Come ha scritto Sergio Fabbrini sul Sole24Ore del 12 novembre, «i leader della nuova destra hanno sferrato un attacco senza precedenti all’impianto liberale delle nostre società», mentre il mondo libero combatte contemporaneamente due guerre per la libertà e ombre reazionarie si allungano ovunque. Non pare il caso di mollare nemmeno di un centimetro.

 

In questo contesto dominato dal populismo come effetto della crisi e della spettacolarizzazione mediatica della politica, il pasticcio del premierato, sul quale anche a destra ogni giorno emergono dubbi, comporta un serio rischio: che l’inscindibile nesso diretto tra popolo e premier tagli fuori o riduca di molto la funzione equilibratrice del Parlamento e degli organi di garanzia, in primis della presidenza della Repubblica.

 

L’Italia ovviamente non è l’Argentina. Oggi, almeno. Ma se si mettesse in moto una dinamica che sminuisse il potere del Capo dello Stato e riducesse, ancora più di quanto sia oggi, il ruolo del Parlamento a passacarte del governo, ecco che si sarebbe imboccata la china che porterebbe a un embrione di regime autoritario.

 

Il problema non è il popolo.

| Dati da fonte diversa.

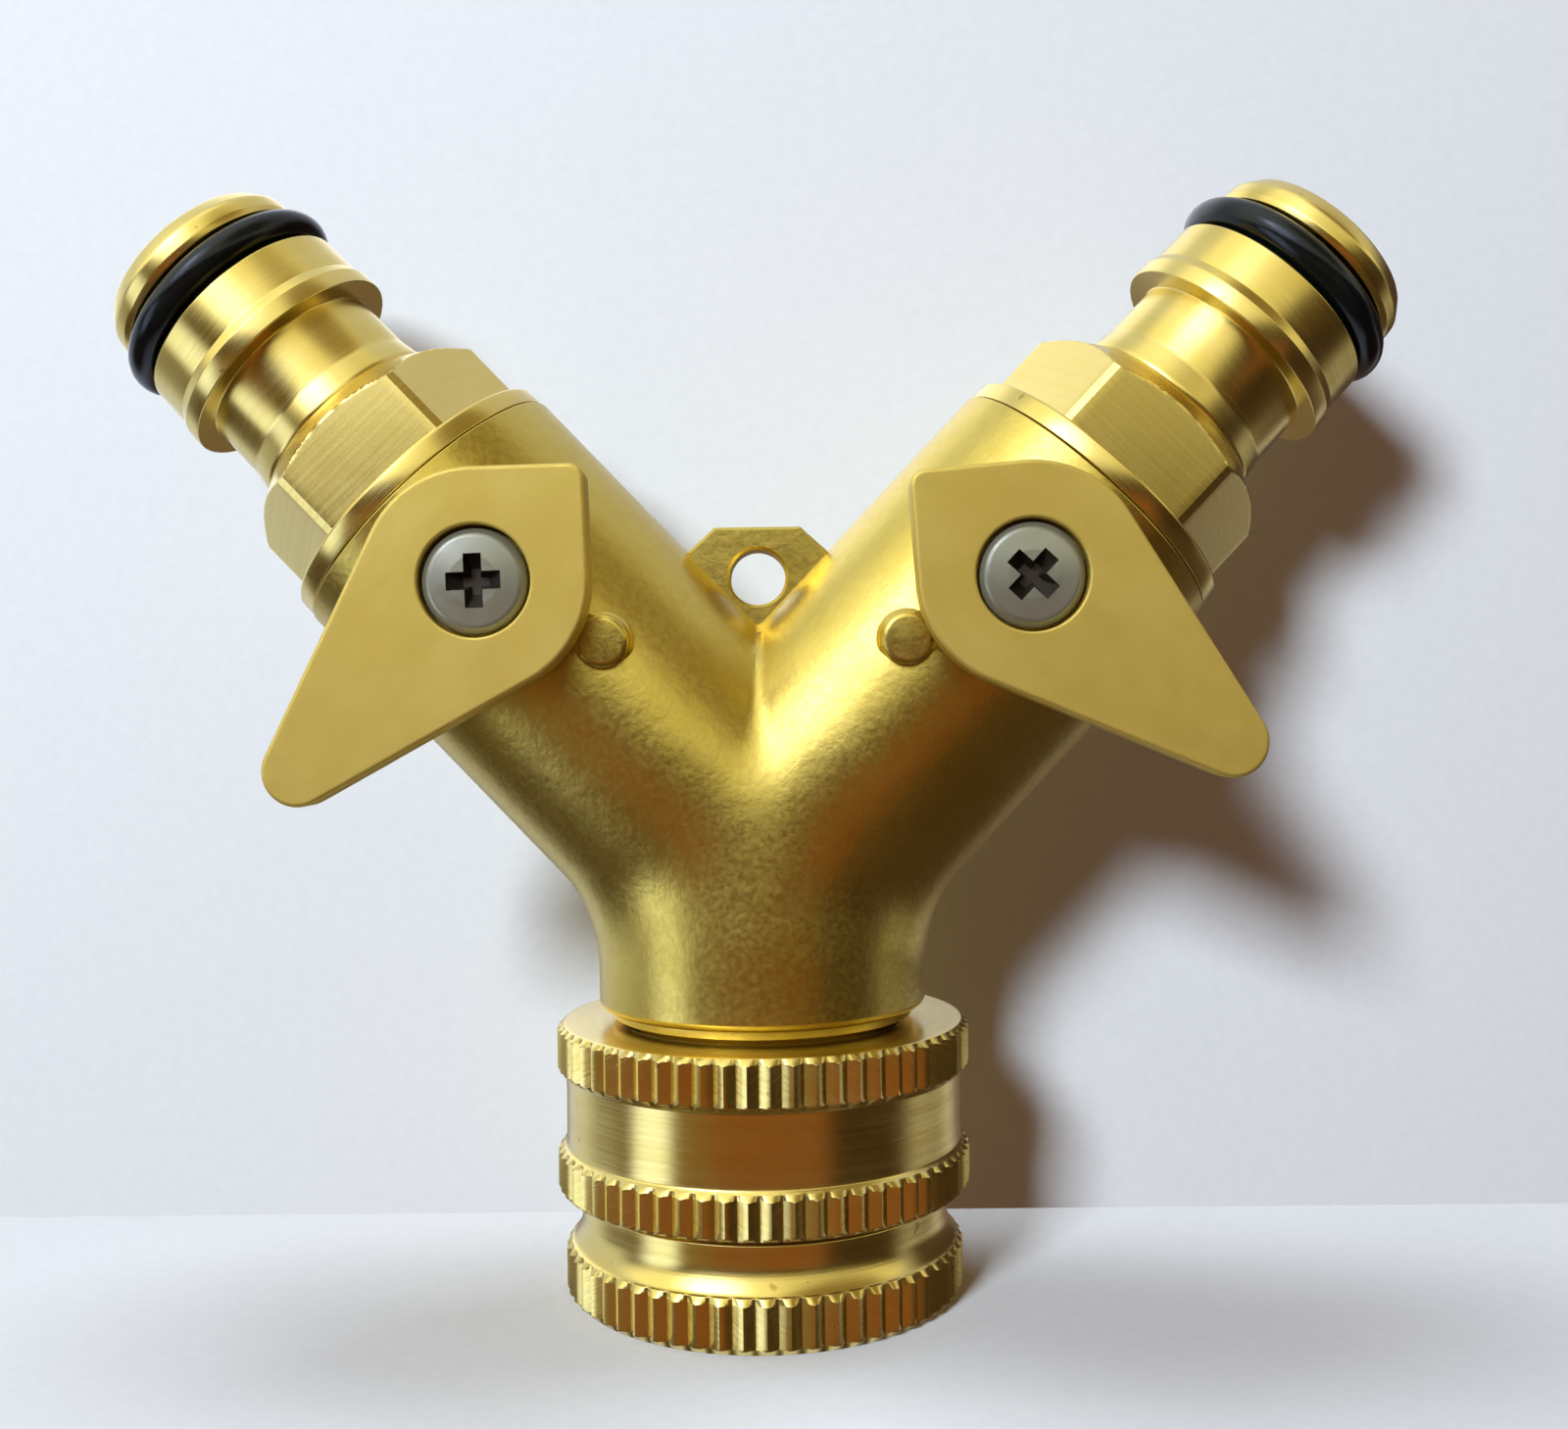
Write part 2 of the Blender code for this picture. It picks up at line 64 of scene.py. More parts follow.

Non si può dire, come ha fatto un giornale progressista argentino, che «il popolo ha sbagliato». Il problema è che abbiamo un panorama di classi dirigenti culturalmente scarse entro il quale può facilmente maturare l’emersione del Personaggio, del Leader che si autocandida a essere “forte” nel rapporto diretto con gli elettori bypassando la funzione selezionatrice e calmieratrice dei partiti. Sono dinamiche che, mutatis mutandis, abbiamo conosciuto cento anni fa.

 

È probabile che negli anni scorsi anche la sinistra abbia esagerato con l’esaltazione della leadership la cui funzione nella politica contemporanea ovviamente nessuno può sminuire ma che va calata in un quadro di regole e di limiti. Il premierato della destra rischia di travalicare quei limiti. Ed è un rischio che non si può correre. La lezione argentina di El loco forse qualcosa può insegnare.